If there’s such a thing a revenge served warm, the story of Robert Smalls best describes it. Smalls was born into slavery in 1839 in Beaufort, South Carolina. He was hired out by his master in Charleston by the age of 12, working the hotels, docks, and wharves of Charleston Harbor.
It was while he was working in the hotel he met his wife, Hannah Jones, whom he married in 1856. She had a daughter already, and the two had a son and daughter. At the outbreak of the Civil War in 1861, Smalls was pressed into service on board the CSS Planter, a Confederate transport. This is where he would make history.
While the Planter’s three white officers were ashore, the seven slave crewmen decided to make a break for the Union blockade. The slave escape wasn’t just a spur-of-the-moment decision. They planned the escape meticulously, even picking up their families, who were hiding near the southern wharf.

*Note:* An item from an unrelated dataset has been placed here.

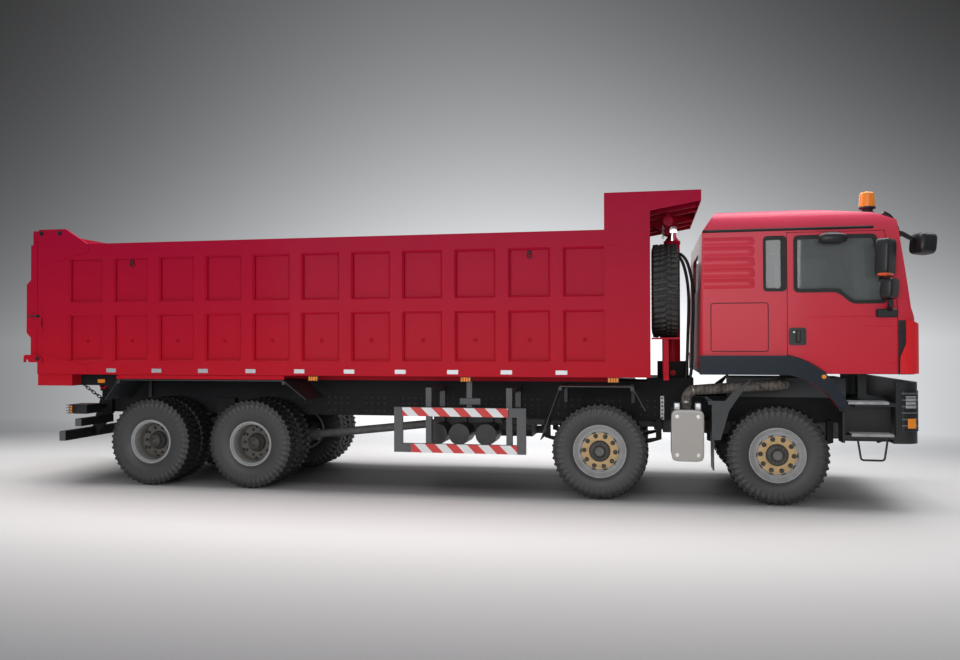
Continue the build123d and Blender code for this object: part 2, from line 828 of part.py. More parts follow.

He brought the ship and its cargo of cannon and ammunition to the Union, as well as the Confederate Navy’s code book and the map of Charleston’s harbor defenses.
President Lincoln and the U.S. Congress would award the prize money for the capture of the Planter to Smalls and his crew. Smalls’ bravery and skill became the instrumental argument for allowing black troops to fight for the Union.
“My race needs no special defense, for the past history of them in this country proves them to be equal of any people anywhere,” Smalls said. “All, they need is an equal chance in the battle of life.”
Smalls himself enlisted with the Union as a Naval pilot, eventually ending up back on the Planter, now a Union transport, as a free man. He piloted the USS Keokuk during a major attack on Fort Sumter in Charleston Harbor.
When the Keokuk’s skipper wanted to surrender during the failed assault, Smalls took command and got the ship to safety. For this, he was promoted to the Keokuk’s captain. When the war ended, Smalls took the Planter back to Charleston for the ceremonial raising of the American flag at Fort Sumter.
He returned to Beaufort, S.C. as a free man during Reconstruction. He opened a store for newly freed slaves and purchased his old master’s house. He eventually allowed his old master’s wife to move back into the house shortly before her death. The house still stands.
Smalls went on to serve in the South Carolina House of Representatives and Senate as well as the South Carolina militia as a major general. He was eventually elected to represent South Carolina in the U.S. House of Representatives and served for four years before his death in 1915.